When AMQ broker is in a bad state we often see the activemq.log file rolling over frequently. We see that here as well.
There is further debug to see at DA:8581/debug/dispatcher/container...
DC #1 was stopped, DC #2 had it's AMQ queue purged to free things up as it was causing other DCs to have issues. Once that was done we observed most of the DCs go Green and show a valid status again.
DC #2 was not successful in deleting devices that were removed. It was continually trying to get info about it from the DA. This overwhelmed a shared Q between DA and DCs. Once the Q was cleared via AMQ admin page, it freed up most of the other DCs to become available.

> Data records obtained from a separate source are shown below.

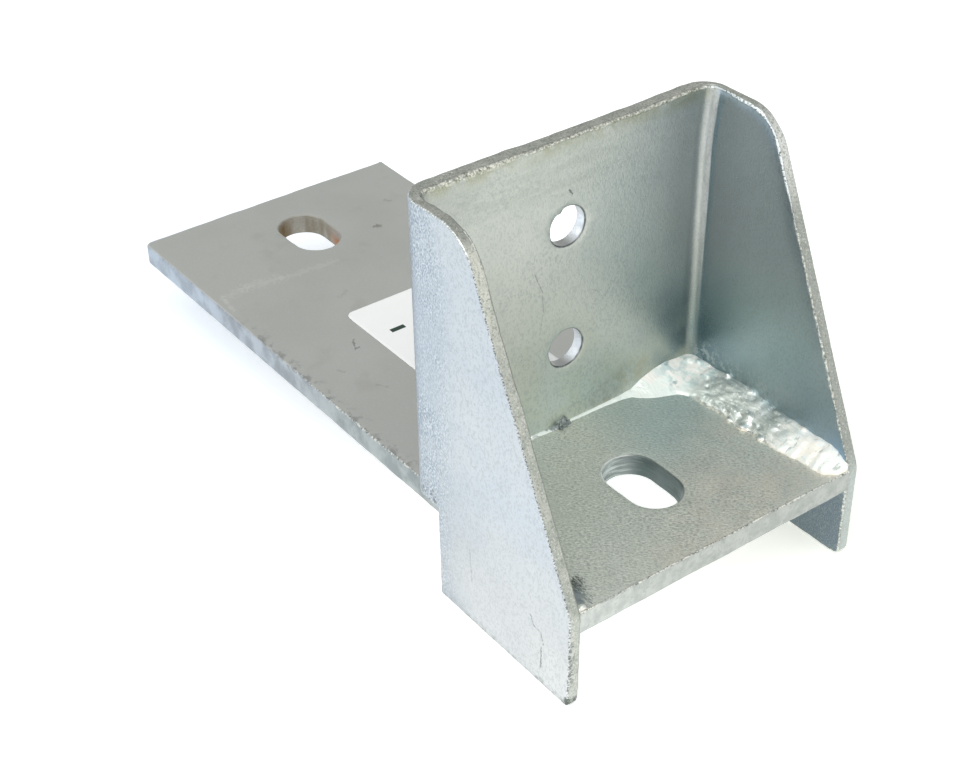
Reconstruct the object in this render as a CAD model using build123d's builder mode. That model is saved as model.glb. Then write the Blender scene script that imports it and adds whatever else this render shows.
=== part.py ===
import os

from build123d import *

os.makedirs("parts", exist_ok=True)

# Welded gate bracket: a length of flat bar, a folded sheet saddle standing
# across it, and the weld metal that joins the two.
#
# Frame, in millimetres: the origin is midway between the two slots, on the
# underside of the flat bar. +Z is up through the bar, +Y runs along the bar
# to the end of the tongue, X runs across it.

# ---- flat bar -------------------------------------------------------------
bar_w = 80.0            # width across X
bar_t = 6.0             # thickness
bar_front = -98.2       # front end, level with the cheeks
bar_rear = 95.3         # end of the tongue
bar_corner_r = 1.2      # rear corners in plan
bar_edge_r = 0.5        # broken edge all round

slot_len = 22.0         # end to end, along Y
slot_w = 14.0
slot_y = 72.0           # each slot's distance from the origin

# ---- folded saddle ---------------------------------------------------------
sheet_t = 3.2           # 3 mm sheet and its zinc
inner_w = 80.0          # between the cheeks
bend_r = 3.0            # inner radius of both bends
web_y = -43.2           # front face of the web
web_h = 76.5            # height of the web above the bar
cheek_top = 20.0        # cheek depth at the top, from the web's front face
cheek_front = bar_front # front edge of the cheeks at bar level
cheek_corner_r = 12.5   # rounded upper front corner
kink_r = 8.0            # where the slanted edge turns vertical
leg_drop = 25.5         # how far the cheeks reach below the bar's top
leg_back = 8.0          # rear edge of the legs, in front of the web
leg_corner_r = 0.8
sheet_edge_r = 0.5      # broken edge of the sheet

hole_d = 10.0           # two holes in the web
hole_low = 22.0         # their heights above the bar's top
hole_high = 54.5

# ---- weld metal ------------------------------------------------------------
bead_floor = 8.2        # leg along the bar
bead_wall = 4.6         # leg up the cheek
bead_bulge = 0.7        # crown of the face
bead_front = -97.7      # front end of each side bead
bead_run_in = 4.5       # length over which the front end tapers
web_bead_floor = 8.6    # the bead's legs where it turns along the web
web_bead_wall = 4.4
web_bead_mid = 8.0      # how far from the cheek it keeps its size
web_bead_end = 21.5     # how far from the cheek it ends
tack_w = 4.8            # small tack in the middle of the web
tack_leg = 2.3
tack_x = -1.0

# ---- paper label on the tongue ----------------------------------------------
label_w = 31.6
label_l = 57.0
label_t = 0.15
label_r = 2.5
label_rear = 29.6       # its rear edge

back = web_y + sheet_t
half_in = inner_w / 2
half_out = half_in + sheet_t
top = bar_t + web_h
leg_z = bar_t - leg_drop

# Flat bar with one slot between the cheeks and one near the tongue's end.
with BuildPart() as base_plate:
    with BuildSketch(Plane.XY) as bar_outline:
        with Locations((0, (bar_front + bar_rear) / 2)):
            Rectangle(bar_w, bar_rear - bar_front)
        fillet(bar_outline.vertices().group_by(Axis.Y)[-1], bar_corner_r)
        with Locations((0, -slot_y), (0, slot_y)):
            SlotOverall(slot_len, slot_w, rotation=90, mode=Mode.SUBTRACT)
    extrude(amount=bar_t)
    fillet(
        base_plate.faces().sort_by(Axis.Z)[-1].edges()
        + base_plate.faces().sort_by(Axis.Z)[0].edges(),
        bar_edge_r,
    )
base_plate.part.label = "base_plate"

# Saddle: one sheet folded to a U in plan, its cheeks trimmed to the side view.
with BuildPart() as cheek_channel:
    with BuildSketch(Plane.XY.offset(leg_z)) as fold:
        with Locations((0, (back + cheek_front) / 2)):
            Rectangle(2 * half_out, back - cheek_front)
        fillet(fold.vertices().group_by(Axis.Y)[-1], bend_r + sheet_t)
    extrude(amount=top - leg_z)
    with BuildSketch(Plane.XY.offset(leg_z)) as hollow:
        with Locations((0, (web_y + cheek_front - 20) / 2)):
            Rectangle(inner_w, web_y - cheek_front + 20)
        fillet(hollow.vertices().group_by(Axis.Y)[-1], bend_r)
    extrude(amount=top - leg_z, mode=Mode.SUBTRACT)
    with BuildSketch(Plane.YZ.offset(-half_out - 1)) as side:
        with BuildLine():
            Polyline(
                (back + 1, bar_t),
                (back + 1, top),
                (web_y - cheek_top, top),
                (cheek_front, bar_t),
                (cheek_front, leg_z),
                (web_y - leg_back, leg_z),
                (web_y - leg_back, bar_t),
                close=True,
            )
        make_face()
        fillet(side.vertices().sort_by_distance((web_y - cheek_top, top))[0], cheek_corner_r)
        fillet(side.vertices().sort_by_distance((cheek_front, bar_t))[0], kink_r)
        fillet(side.vertices().group_by(Axis.Y)[0], leg_corner_r)
    extrude(amount=2 * half_out + 2, mode=Mode.INTERSECT)
    with BuildSketch(Plane.XZ.offset(-back - 1)):
        with Locations((0, bar_t + hole_low), (0, bar_t + hole_high)):
            Circle(hole_d / 2)
    extrude(amount=sheet_t + 2, mode=Mode.SUBTRACT)
    fillet(
        cheek_channel.faces().sort_by(Axis.X)[0].edges()
        + cheek_channel.faces().sort_by(Axis.X)[-1].edges(),
        sheet_edge_r,
    )
cheek_channel.part.label = "cheek_channel"

# Fillet weld along the right cheek, turning the corner along the web.
with BuildPart() as weld_right:
    # side bead at full size
    with BuildSketch(Plane.XZ.offset(-web_y)) as bead:
        with BuildLine():
            Line((half_in, bar_t), (half_in - bead_floor, bar_t))
            ThreePointArc(
                (half_in - bead_floor, bar_t),
                (half_in - bead_floor / 2 - 0.5 * bead_bulge, bar_t + bead_wall / 2 + bead_bulge),
                (half_in, bar_t + bead_wall),
            )
            Line((half_in, bar_t + bead_wall), (half_in, bar_t))
        make_face()
    extrude(amount=web_y - bead_front - bead_run_in)
    # its front end tapers to a small run-in
    with BuildSketch(Plane.XZ.offset(-(bead_front + bead_run_in))) as bead_a:
        with BuildLine():
            Line((half_in, bar_t), (half_in - bead_floor, bar_t))
            ThreePointArc(
                (half_in - bead_floor, bar_t),
                (half_in - bead_floor / 2 - 0.5 * bead_bulge, bar_t + bead_wall / 2 + bead_bulge),
                (half_in, bar_t + bead_wall),
            )
            Line((half_in, bar_t + bead_wall), (half_in, bar_t))
        make_face()
    with BuildSketch(Plane.XZ.offset(-bead_front)) as bead_b:
        with BuildLine():
            Line((half_in, bar_t), (half_in - 4.2, bar_t))
            ThreePointArc((half_in - 4.2, bar_t), (half_in - 2.3, bar_t + 1.2), (half_in, bar_t + 1.6))
            Line((half_in, bar_t + 1.6), (half_in, bar_t))
        make_face()
    loft(sections=[bead_a.sketch, bead_b.sketch])
    # the bead along the web
    with BuildSketch(Plane.YZ.offset(half_in)) as turn_a:
        with BuildLine():
            Line((web_y, bar_t), (web_y - web_bead_floor, bar_t))
            ThreePointArc(
                (web_y - web_bead_floor, bar_t),
                (web_y - web_bead_floor / 2 - 0.4, bar_t + web_bead_wall / 2 + 0.6),
                (web_y, bar_t + web_bead_wall),
            )
            Line((web_y, bar_t + web_bead_wall), (web_y, bar_t))
        make_face()
    extrude(amount=-web_bead_mid)
    with BuildSketch(Plane.YZ.offset(half_in - web_bead_mid)) as turn_b:
        with BuildLine():
            Line((web_y, bar_t), (web_y - web_bead_floor, bar_t))
            ThreePointArc(
                (web_y - web_bead_floor, bar_t),
                (web_y - web_bead_floor / 2 - 0.4, bar_t + web_bead_wall / 2 + 0.6),
                (web_y, bar_t + web_bead_wall),
            )
            Line((web_y, bar_t + web_bead_wall), (web_y, bar_t))
        make_face()
    with BuildSketch(Plane.YZ.offset(half_in - web_bead_end)) as turn_c:
        with BuildLine():
            Line((web_y, bar_t), (web_y - 1.8, bar_t))
            ThreePointArc((web_y - 1.8, bar_t), (web_y - 0.85, bar_t + 0.5), (web_y, bar_t + 0.8))
            Line((web_y, bar_t + 0.8), (web_y, bar_t))
        make_face()
    loft(sections=[turn_b.sketch, turn_c.sketch])
    add(cheek_channel.part, mode=Mode.SUBTRACT)
weld_right.part.label = "weld_right"

# The same weld on the left cheek.
with BuildPart() as weld_left:
    add(weld_right.part)
    mirror(about=Plane.YZ, mode=Mode.REPLACE)
weld_left.part.label = "weld_left"

# Small tack in the middle of the web's foot.
with BuildPart() as weld_tack:
    with BuildSketch(Plane.YZ.offset(tack_x - tack_w / 2)):
        with BuildLine():
            Line((web_y, bar_t), (web_y - tack_leg, bar_t))
            ThreePointArc(
                (web_y - tack_leg, bar_t),
                (web_y - 0.62 * tack_leg, bar_t + 0.62 * tack_leg),
                (web_y, bar_t + tack_leg),
            )
            Line((web_y, bar_t + tack_leg), (web_y, bar_t))
        make_face()
    extrude(amount=tack_w)
    add(cheek_channel.part, mode=Mode.SUBTRACT)
weld_tack.part.label = "weld_tack"

# Plain paper label stuck on the tongue.
with BuildPart() as label:
    with BuildSketch(Plane.XY.offset(bar_t)):
        with Locations((0, label_rear - label_l / 2)):
            RectangleRounded(label_w, label_l, label_r)
    extrude(amount=label_t)
label.part.label = "label"

for piece in (base_plate, cheek_channel, weld_right, weld_left, weld_tack, label):
    solids = piece.part.solids()
    box = piece.part.bounding_box()
    print(
        piece.part.label,
        len(solids),
        piece.part.is_valid,
        round(piece.part.volume, 1),
        [round(v, 2) for v in (*box.min, *box.max)],
    )

export_step(base_plate.part, "parts/base_plate.step")
export_step(cheek_channel.part, "parts/cheek_channel.step")
export_step(weld_right.part, "parts/weld_right.step")
export_step(weld_left.part, "parts/weld_left.step")
export_step(weld_tack.part, "parts/weld_tack.step")
export_step(label.part, "parts/label.step")
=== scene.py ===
import math

import bmesh
import bpy
import numpy as np
from mathutils import Matrix, Vector
from mathutils.geometry import delaunay_2d_cdt


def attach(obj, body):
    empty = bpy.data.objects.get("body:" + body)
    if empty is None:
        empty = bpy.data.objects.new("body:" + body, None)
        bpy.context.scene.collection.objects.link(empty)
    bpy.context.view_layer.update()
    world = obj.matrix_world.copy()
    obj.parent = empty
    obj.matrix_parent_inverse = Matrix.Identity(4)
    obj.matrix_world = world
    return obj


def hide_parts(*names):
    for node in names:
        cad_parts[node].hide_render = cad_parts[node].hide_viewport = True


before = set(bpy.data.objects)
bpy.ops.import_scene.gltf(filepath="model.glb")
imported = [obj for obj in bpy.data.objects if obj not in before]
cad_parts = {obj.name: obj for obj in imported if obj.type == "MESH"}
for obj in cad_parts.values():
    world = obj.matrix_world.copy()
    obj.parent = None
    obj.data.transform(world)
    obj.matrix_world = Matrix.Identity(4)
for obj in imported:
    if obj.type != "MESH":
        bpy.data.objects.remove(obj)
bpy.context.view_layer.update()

# ---------------------------------------------------------------- dimensions, in mm
BAR_T = 6.0
BAR_HALF = 40.0
BAR_FRONT, BAR_REAR = -98.2, 95.3
SLOT_L, SLOT_W, SLOT_Y = 22.0, 14.0, 72.0
T = 3.2
BEND = 3.0
WEB_Y = -43.2
WEB_TOP = 82.5
CHEEK_TOP = 20.0
LEG_Z = -19.5
LEG_BACK = 8.0
CORNER_R = 12.5
KINK_R = 8.0
HOLE_R = 5.0
HOLES_Z = (28.0, 60.5)


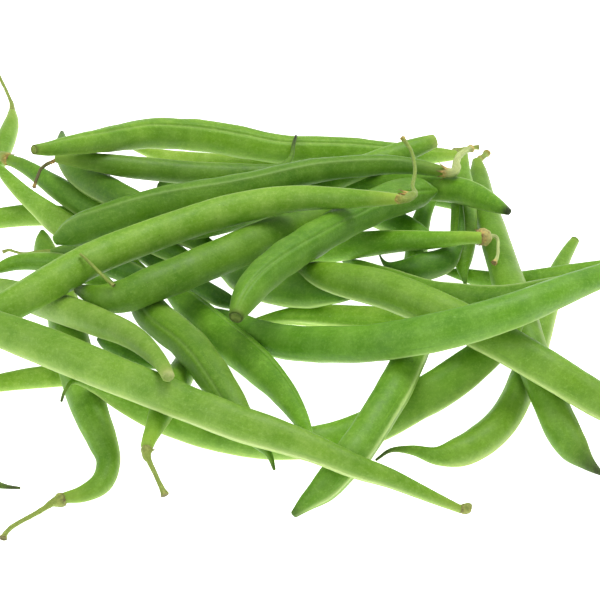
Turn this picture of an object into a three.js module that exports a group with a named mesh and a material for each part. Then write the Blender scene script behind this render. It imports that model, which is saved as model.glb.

- There was a recent ulimit issue on the DA last week. It caused problems making requests and fulfilling them in the system.
- There were Device deletions taking place at the same time. These were removed from the DA and DR.
- The DCs still had knowledge of the devices due to not having received the delete requests as a result of the earlier DA ulimit problem.
- The DCs were constantly refreshing requests for the deleted devices SNMP Profile and config. The DA was responding that no SNMP Profile is found, but the DC is too busy to receive and process the request.